Though the album has a strong rock and funk feel, there are songs that lean more towards the traditional folk feel that Samuels was keen on capturing. Yakundé is one such track, beginning with another dense and rich drumbeat, as well as a choir, before building up to the first verse where the song is released from crescendo, and we hear the vocals, which are not in English but in Mande and Twi, a Ghanaian language. This is only song on the album not to feature any English, and it allows us a small peek back behind the American influence on the album and on Liberia and the wider region. Though there is still guitar and bass, with the bass being particularly adventurous and melodic on this track, Samuels steals the show with a truly superb flute solo – not something I get to say often! Another such track that gives a sense of the traditional music of Liberia is Matumba, a song that features just drums and vocals in English as well as Mande, as well as intensely political lyrics around the pernicious pervasiveness of corruption in Liberia and the willingness of many to turn a blind eye. This shows Samuels’ desire to explore as many musical avenues as possible; to leave no stone unturned, there are even songs like African Locomotion that have a complicated sound that can perhaps only be described as free jazz meets afrobeat.
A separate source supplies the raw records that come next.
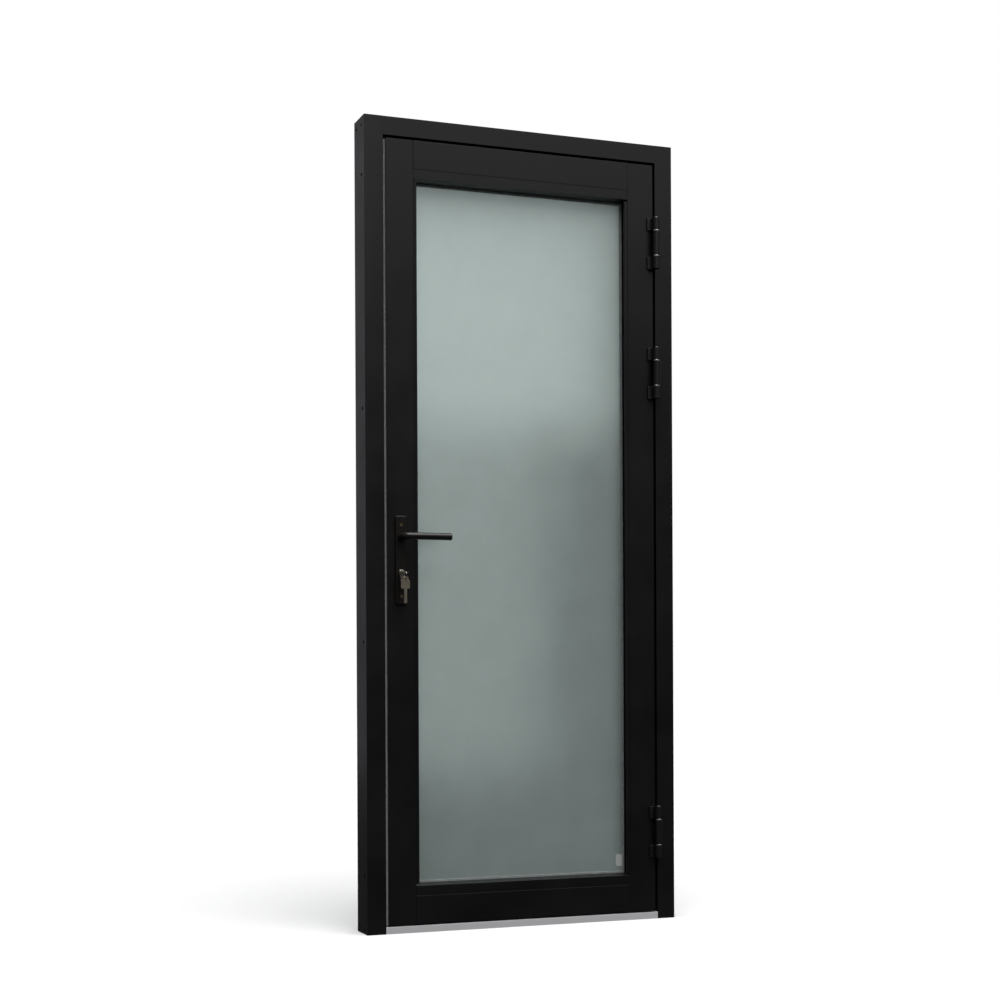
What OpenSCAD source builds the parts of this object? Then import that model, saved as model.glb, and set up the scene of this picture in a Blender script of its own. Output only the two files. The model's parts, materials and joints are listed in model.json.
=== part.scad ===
// Framed glass door: an aluminium leaf with a frosted pane, hung in its own frame.
// X runs across the door, from the lock side (-X) to the hinge side (+X).
// Y runs through it: the leaf opens towards -Y. Z is up, from the underside of the sill.
// The origin is at the middle of the sill's underside.

/* [Frame] */
// Overall width of the frame
frame_w = 870; // [700:5:1100]
// Overall height of the frame
frame_h = 2100; // [1700:5:2600]
// Depth of the frame through the wall
frame_d = 90; // [72:1:150]
// Face width of each jamb
jamb_face = 50; // [40:1:80]
// Face height of the head
head_face = 48; // [40:1:80]
// Height of the sill's tread
sill_h = 18; // [15:1:30]
// How far the sill's back stop stands above its tread
sill_stop_h = 14; // [12:1:25]
// How far the stops reach past the faces of the jambs and head
stop_w = 20; // [16:1:35]
// Wall of the frame's hollow sections
frame_wall = 2; // [1.5:0.1:3]

/* [Leaf] */
// Thickness of the leaf
leaf_t = 46; // [44:0.5:60]
// Gap beside and above the leaf
leaf_gap = 7; // [6.5:0.1:10]
// Gap under the leaf
sill_gap = 4; // [3:0.5:8]
// Face width of each stile
stile_w = 75; // [70:1:110]
// Face height of each rail, without its bead
rail_h = 73; // [60:1:160]
// Face height of the snap-in beads
bead_h = 26; // [22:1:40]
// How far a bead's front stands behind the leaf's face
bead_set_back = 1; // [0.5:0.1:2]
// Wall of the leaf's hollow sections
leaf_wall = 2; // [1.5:0.1:2.5]
// Length of the blocks that join rails to stiles
corner_block_l = 60; // [45:1:100]

/* [Glazing] */
// From the leaf's face back to the pane
glass_set_back = 31; // [29:0.5:33]
// Thickness of the pane
glass_t = 6; // [4:0.5:8]
// How far the pane runs in behind the sight line
glass_edge = 10; // [8:0.5:11]
// Depth of the glazing groove in a stile
groove_depth = 12; // [12:0.5:14]
// How far the lips reach past the sight line
lip_w = 5; // [3:0.5:8]
// How far a gasket shows past its lip
gasket_show = 5; // [3:0.5:8]
// Thickness of the front gasket
gasket_front_t = 3.5; // [2.5:0.1:4]
// Thickness of the back gasket
gasket_back_t = 3; // [2:0.1:4]
// Length of each setting block
setting_block_l = 100; // [60:5:150]

/* [Handle] */
// Height of the lever's axis above the floor
lever_z = 1020; // [850:5:1150]
// From the leaf's lock edge to the lever's axis
backset = 36; // [35:0.5:40]
// Diameter of the lever bar
lever_d = 18.5; // [14:0.5:20]
// From the lever's axis to the tip of the bar
lever_reach = 121; // [90:1:160]
// From the leaf's face to the middle of the bar
lever_proud = 50; // [42:1:65]
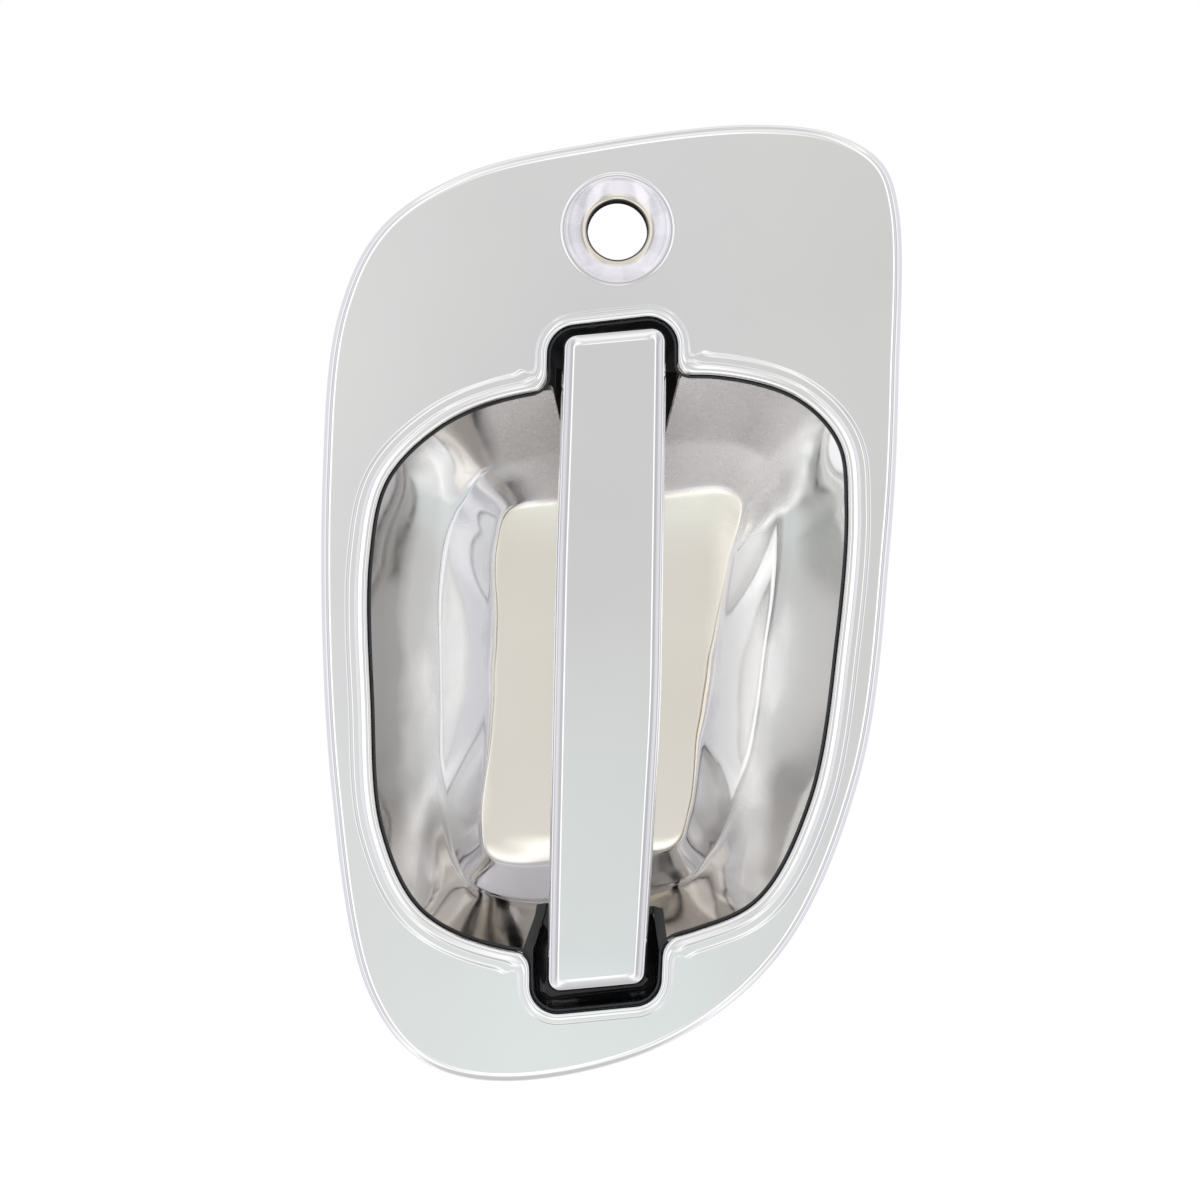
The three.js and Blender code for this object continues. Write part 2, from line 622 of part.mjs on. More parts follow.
function polar({ y, z }, radius, degrees) {
  const angle = THREE.MathUtils.degToRad(degrees);
  return [y + radius * Math.cos(angle), z + radius * Math.sin(angle)];
}

const crankTip = polar(crank, crank.input, crank.inputAngle - 90);
const rodEye = polar(crank, crank.output, crank.outputAngle);

function makeBellCrank() {
  const centre = [crank.y, crank.z];
  const eye = { y: rodEye[0], z: rodEye[1] };
  return joined(
    prismX(link(centre, 8.5, crankTip, crank.tip), -crankPlate.inputHalf, crankPlate.inputHalf),
    prismX(link(centre, crank.hub, rodEye, 4.5), crankPlate.outputFrom, crankPlate.outputTo),
    cylinderX(crank, crank.hub, crankPlate.outputFrom, crankPlate.inputHalf),
    cylinderX(crank, 5.2, 0, crankPlate.hubTo),
    cylinderX(crankPeg, crankPeg.radius, 2, crankPeg.to, 12),
  ).subtract(joined(
    cylinderX(crank, hinge.radius + pinFit, -30, 30),
    cylinderX(eye, 2.5, -30, 0, 16),
  ));
}

function makeRodClip() {
  const axis = { y: rodEye[0], z: rodEye[1] };
  const { outputFrom, outputTo } = crankPlate;
  return turnedX(axis, [
    [0, outputFrom - 4], [4.4, outputFrom - 4], [4.4, outputFrom - pieceGap], [2.2, outputFrom - pieceGap],
    [2.2, outputTo + pieceGap], [3.1, outputTo + pieceGap], [2.4, outputTo + 1.6], [0, outputTo + 1.6],
  ], 20);
}

// ---------------------------------------------------------------- seals, studs, nuts and screws

function makeGasket() {
  const outer = loopPrism(grown(outline, -0.4), baseY + pieceGap, 0);
  const bosses = studs.map((at) => cylinderY(at, stud.nut + 0.5, ahead, behind));
  return outer.subtract(joined(loopPrism(grown(outline, -5.2), ahead, behind), bosses));
}

function makeBumper([x, z]) {
  const front = leverY(0, z) + lever.thickness + pieceGap;
  const seat = boxFloor.y - pieceGap;
  const rear = boxFloor.y + boxFloor.thickness + pieceGap;
  return turnedY([x, z], [
    [0, front], [2.6, front], [3.8, front + 1.4], [3.8, seat], [1.8, seat], [1.8, rear],
    [3, rear], [2, rear + 1.6], [0, rear + 1.6],
  ], 20);
}

function makeStud([x, z]) {
  const front = faceY(x, z) + 3.6;
  return turnedY([x, z], [
    [0, front], [stud.radius, front], [stud.radius, stud.length - 1], [stud.radius - 1, stud.length],
    [0, stud.length],
  ]);
}

function makeNut([x, z]) {
  const from = 1.5;
  const hexagon = cylinderY([x, z], stud.nut, from, from + 5, 6);
  return hexagon.subtract(cylinderY([x, z], stud.radius + 0.25, 0, 20));
}

function makeCarrierScrew([x, z]) {
  const seat = plate.back + 0.2;
  return joined(
    turnedY([x, z], [
      [0, seat], [screw.head, seat], [screw.head, seat + 1.2], [2.4, seat + screw.headHeight],
      [0, seat + screw.headHeight],
    ], 20),
    cylinderY([x, z], screw.shank, faceY(x, z) + 4, seat + 0.5, 12),
  ).subtract(box(x - 2.2, x + 2.2, seat + 1.4, seat + 4, z - 0.45, z + 0.45));
}

// ---------------------------------------------------------------- assembly

place('bezel', makeBezel(), 'chrome');
place('pocket_cup', makeCup(), 'cupChrome');
place('carrier', makeCarrier(), 'nylon');
place('gasket', makeGasket(), 'rubber');
place('lever_cover', makeLeverCover(), 'chrome');
place('lever_core', makeLeverCore(), 'castChrome');
place('lever_screw_upper', leverScrew(leverScrewZ[0]), 'zinc');
place('lever_screw_lower', leverScrew(leverScrewZ[1]), 'zinc');
place('push_pin', cylinderX(pushPin, pushPin.radius, -8.4, 8.4), 'zinc');
place('hinge_bush_left', makeBush(-1), 'acetal');
place('hinge_bush_right', makeBush(1), 'acetal');

const reach = rail.outer + pieceGap;
place('hinge_pin', makePin(hinge, reach), 'zinc');
place('hinge_clip', makeClip(hinge, reach), 'springSteel');
place('crank_pin', makePin(crank, reach), 'zinc');
place('crank_clip', makeClip(crank, reach), 'springSteel');
place('lever_spring', torsionSpring({
  axis: hinge, radius: 5.6, wire: 1.4, turns: 3.75, from: 10.6, to: 16.4, legs: [10, 10],
}), 'springSteel');
place('bell_crank', makeBellCrank(), 'zinc');
place('crank_spring', torsionSpring({
  axis: crank, radius: 6.6, wire: 1.4, turns: 4.25, from: 4.8, to: 14.4, legs: [9, 10],
}), 'springSteel');
place('rod_clip', makeRodClip(), 'acetal');

bumperSpots().forEach((at, i) => place(['bumper_left', 'bumper_right'][i], makeBumper(at), 'rubber'));
studs.forEach((at, i) => {
  place(`stud_${i + 1}`, makeStud(at), 'zinc');
  place(`nut_${i + 1}`, makeNut(at), 'zinc');
});
carrierScrews.forEach((at, i) => place(`carrier_screw_${i + 1}`, makeCarrierScrew(at), 'zinc'));

export default root;
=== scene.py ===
# Truck cab door handle: the looks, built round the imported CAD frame.
# Shapes are worked out in millimetres in the frame's own axes (X right, Z up, Y into the door)
# and become metres when a mesh is made. The door skin is the plane y = 0.
import math

import bmesh
import bpy
import numpy as np
from mathutils import Matrix, Vector
from mathutils.geometry import tessellate_polygon


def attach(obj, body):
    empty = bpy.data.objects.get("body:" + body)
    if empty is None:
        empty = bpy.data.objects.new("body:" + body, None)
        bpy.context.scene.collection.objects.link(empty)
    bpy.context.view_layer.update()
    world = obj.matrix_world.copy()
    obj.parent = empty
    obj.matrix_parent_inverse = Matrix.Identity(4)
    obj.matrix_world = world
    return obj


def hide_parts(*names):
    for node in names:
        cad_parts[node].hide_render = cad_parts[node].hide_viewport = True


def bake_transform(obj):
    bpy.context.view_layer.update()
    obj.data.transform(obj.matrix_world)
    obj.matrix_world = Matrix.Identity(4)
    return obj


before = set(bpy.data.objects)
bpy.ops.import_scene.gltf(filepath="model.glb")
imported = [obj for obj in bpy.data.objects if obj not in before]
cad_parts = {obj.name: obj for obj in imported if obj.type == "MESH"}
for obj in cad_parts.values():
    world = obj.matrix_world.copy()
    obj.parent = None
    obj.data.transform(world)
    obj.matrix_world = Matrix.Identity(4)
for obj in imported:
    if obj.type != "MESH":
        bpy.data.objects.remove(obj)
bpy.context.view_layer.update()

MM = 0.001

# ------------------------------------------------------------------ driving dimensions (mm)

CROWN = dict(y=-17.0, z=15.0, rx=750.0, rz=1400.0)     # front face of the bezel
WALL = 2.4
EDGE_ROLL = 3.0
BASE_Y = -1.8
LIP_DEPTH = 4.0
LIP_ROLL = 1.35
BEAD = dict(height=1.4, step=0.6, width=6.6)
NOTCH_BLEND = 5.0            # how far the bead's corners at the notches are blended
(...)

Take a Look Outside is a phenomenal exercise in musical creativity that manages to bridge the gap between American funk and rock music with contemporary African styles like afrobeat, as well as the traditional beginnings of all of those genres, whose roots lie in Africa. As such, it sounds very modern and fresh, definitely benefiting from the up-to-date production, but more than that, the very music itself is vital and indispensable. The musicians were all on top of their game, and each song is a well-crafted marvel, and above all, it is supremely enjoyable. Songs like Take a Look Outside and Don’t Mess with the Music would stand up with the great funk rock classics of the late ‘60s and early ‘70s, and the band is firing on all cylinders on the rest of the tracks too. It makes me wonder what would have become of the band had they been able to continue performing and recording albums. We can never know, but what we do know for sure is that this ‘lost album’ shows a band at the very heights of their musical abilities.
All biographical information is taken from the Sonorama Records Bandcamp pages for Born in the Night and Take a Look Outside.